AND WHEREAS for the purposes of this ruling and exemption (collectively, the Decision):

(i)

"CFTC" means the U.S. Commodity Futures Trading Commission;

"dealer registration requirements in the CFA" means the provisions of section 22 of the CFA that prohibit a person or company from trading in Exchange-Traded Futures unless the person or company satisfies the applicable provisions of section 22 of the CFA;

"EEA" means European Economic Area;

"EEA Member States" means Austria, Belgium, Bulgaria, Croatia, Republic of Cyprus, Czech Republic, Denmark, Estonia, Finland, France, Germany, Gibraltar, Greece, Hungary, Iceland, Ireland, Italy, Latvia, Liechtenstein, Lithuania, Luxembourg, Malta, Netherlands, Norway, Poland, Portugal, Romania, Slovakia, Slovenia, Spain, Sweden and the U.K.;

"Exchange-Traded Futures" means a commodity futures contract or a commodity futures option that trades on one or more organized exchanges located outside of Canada and that is cleared through one or more clearing corporations located outside of Canada;

"FCA" means the U.K. Financial Conduct Authority;

"FCA Handbook" means the U.K. Financial Conduct Authority's Handbook of rules and guidance;

"FINRA" means the Financial Industry Regulatory Authority in the U.S.;

"Investment Firm" means an entity authorised and regulated in the EU in order to provide investment services;

"NFA" means the National Futures Association in the U.S.;

"NI 31-103" means National Instrument 31-103 Registration Requirements, Exemptions and Ongoing Registrant Obligations;

"Non-Canadian Exchanges" means exchanges located outside Canada;

"Permitted Client" means a client in Ontario that is a "permitted client" as that term is defined in section 1.1. of NI 31-103;

"SEC" means the U.S. Securities and Exchange Commission;

"specified affiliate" has the meaning ascribed to that term in Form 33-109F6 to National Instrument 33-109 Registration Information;

"trading restrictions in the CFA" means the provisions of section 33 of the CFA that prohibit a person or company from trading in Exchange-Traded Futures unless the person or company satisfies the applicable provisions of section 33 of the CFA;

"U.K." means the United Kingdom of Great Britain and Northern Ireland;

"U.S." means the United States of America; and

(ii) terms used in this Decision that are defined in the OSA, and not otherwise defined in this Decision or in the CFA, have the same meaning as in the OSA, unless the context otherwise requires.

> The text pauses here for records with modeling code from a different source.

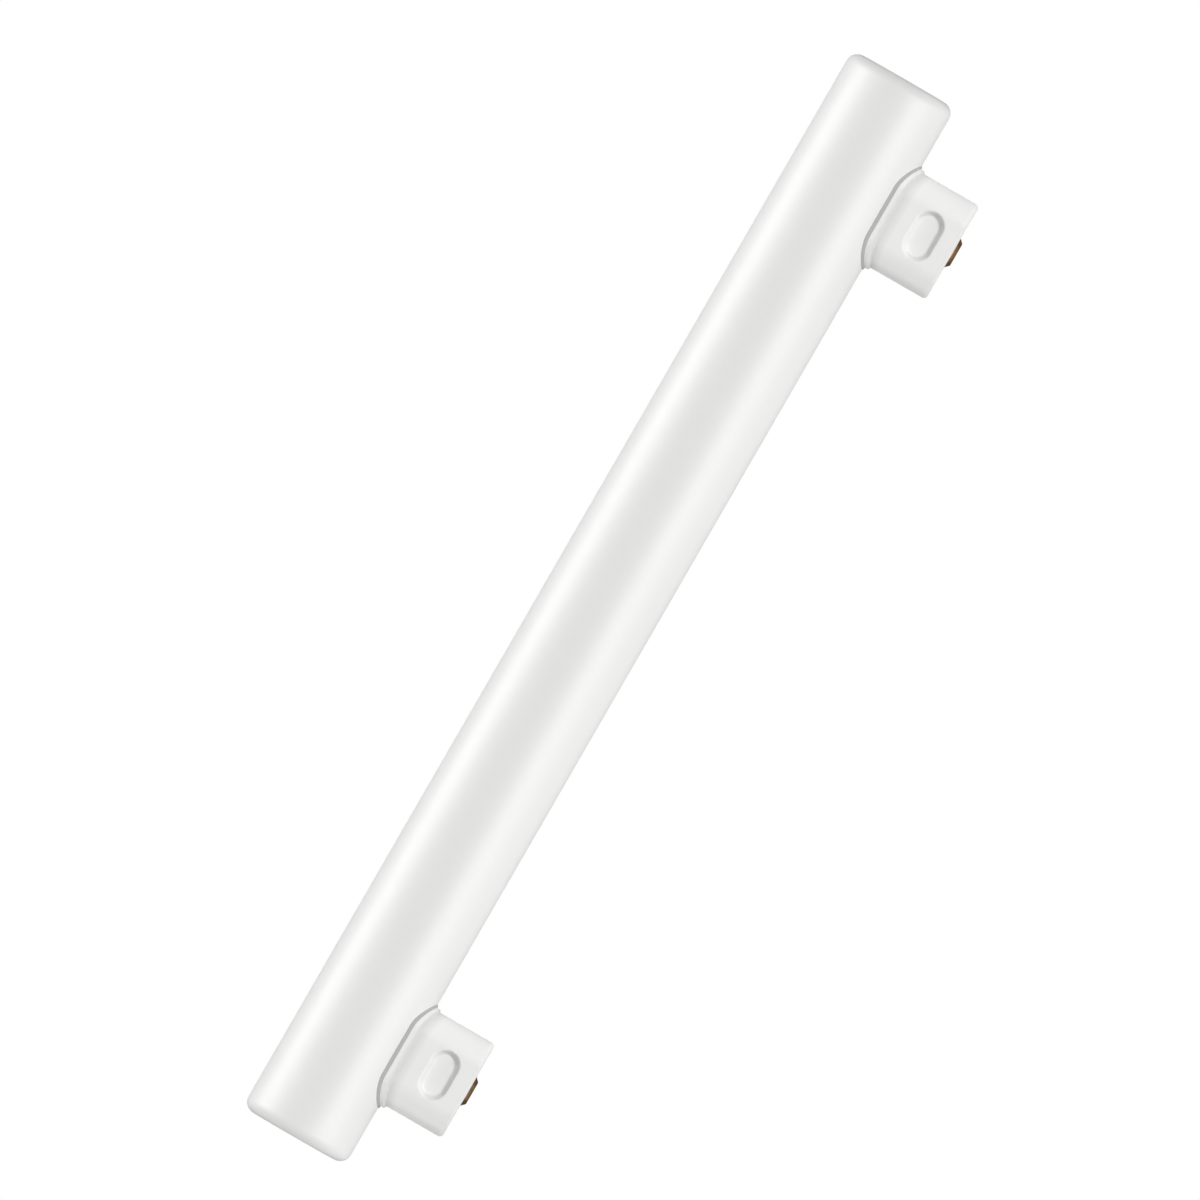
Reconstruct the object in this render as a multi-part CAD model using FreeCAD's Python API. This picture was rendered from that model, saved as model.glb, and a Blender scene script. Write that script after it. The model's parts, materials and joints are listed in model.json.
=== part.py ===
import FreeCAD, Part
import math
import os

from FreeCAD import Vector

# Linear side-cap lamp: a closed opal tube with two single-contact caps on its
# back. Lengths are in millimetres.
#
# The pieces are drawn in the lamp's own axes and laid down at the end:
#   X runs along the tube, Z points from the tube's centre line out through
#   the caps, and Y runs across the narrow side of the caps.

# Tube
tube_length = 300.0
tube_diameter = 29.0
tube_wall = 1.0
tube_end_round = 3.0          # rounding between the flat end and the wall

# Caps: a stadium-shaped post with a saddle foot on the tube
cap_from_end = 31.0           # from the tube's end to the cap's centre
cap_length = 26.5             # along the tube
cap_width = 14.0              # across the tube
cap_height = 17.2             # from the tube's surface to the cap's end face
cap_wall = 1.2
cap_end_wall = 1.5
cap_end_round = 1.1           # rounding around the end face

foot_rise = 1.0               # thickness of the saddle foot
foot_overhang_ends = 0.7      # how far the foot passes the post's round ends
foot_overhang_sides = 1.6     # how far the foot passes the post's flat sides
foot_corner_ease = 0.5        # how much wider the foot's corners turn than the post's ends
foot_edge_round = 0.35
foot_root_round = 0.5         # hollow corner where the post rises off the foot

# Cement under the foot, squeezed out in a bead all round it
cement_thickness = 0.35
cement_squeeze = 0.75
cement_edge_round = 0.3

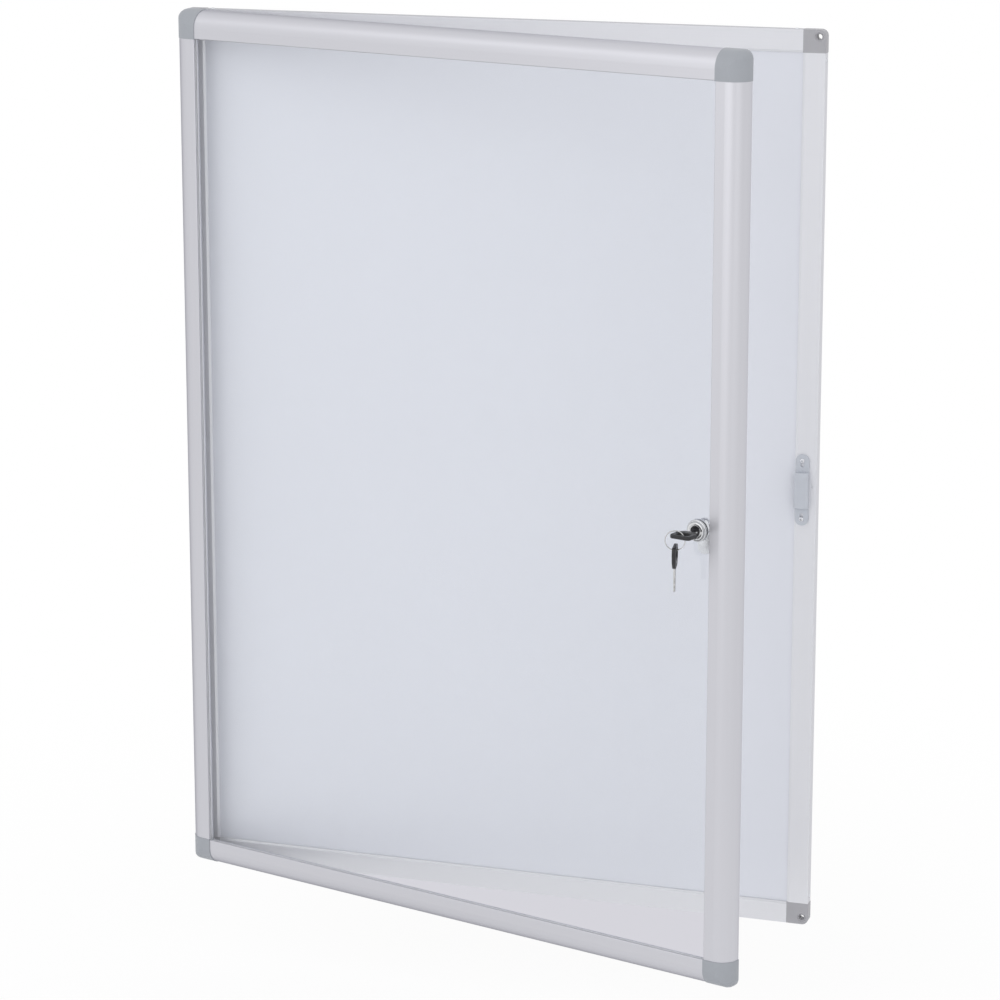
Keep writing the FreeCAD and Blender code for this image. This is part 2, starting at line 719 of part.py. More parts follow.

AND UPON considering the Application and the recommendation of staff of the Commission;

AND UPON the Filer having represented to the Commission and the Director as follows:

1. The Filer is a company incorporated under the laws of England and Wales. Its registered and head office is located at 1st Floor, Moor House, 120 London Wall, London EC2Y 5ET U.K.

2. The Filer is not a reporting issuer in any jurisdiction of Canada.

3. The Filer is a wholly-owned subsidiary of INTL FCStone Inc. which is a public corporation which is listed on the NASDAQ under the ticker symbol INTL.

4. The Filer is authorized and regulated by the FCA to provide the following regulated products to eligible counterparties and professional clients:

(a) Certificates representing certain security

(b) Commodity Future

(c) Commodity option and option on commodity future

(d) Contract for Differences (excluding a spread bet and, a rolling spot forex contract and a binary bet)

(e) Debenture

(f) Future (excluding a commodity future and a rolling spot forex contract)

(g) Government and public security

(h) Option (excluding a commodity option and an option on a commodity future)

(i) Rights to or interests in investments (Contractually Based Investments)

(j) Rights to or interests in investments (Security)

(k) Rolling spot forex contract

(l) Share

(m) Unit

(n) Warrant

The Filer is also registered with the CFTC as an Introducing Broker and foreign exempt firm and member of the NFA.

5. The Filer is a member of major international securities and commodity futures exchanges and clearing houses, including Eurex, Eurex Clearing, Euronext Derivatives, European Commodity Clearing AG (ECC), European Energy Exchange AG (EEX), ICE Clear Europe Limited, ICE Futures Europe, LCH Clearnet SA, LME Clear Limited, London Metal Exchange and Norexco.

6. The Filer is relying on the international dealer exemption in section 8.18 of NI 31-103 in Ontario and Québec. The Filer is not registered pursuant to securities or commodity futures legislation in any jurisdiction of Canada.

7. The Filer provides futures clearing and execution services to various institutional customers.

8. The Filer is not in default of securities legislation in any jurisdiction in Canada or under the CFA, subject to the matter to which this Decision relates. The Filer is in compliance in all material respects with U.K. securities and commodity futures laws.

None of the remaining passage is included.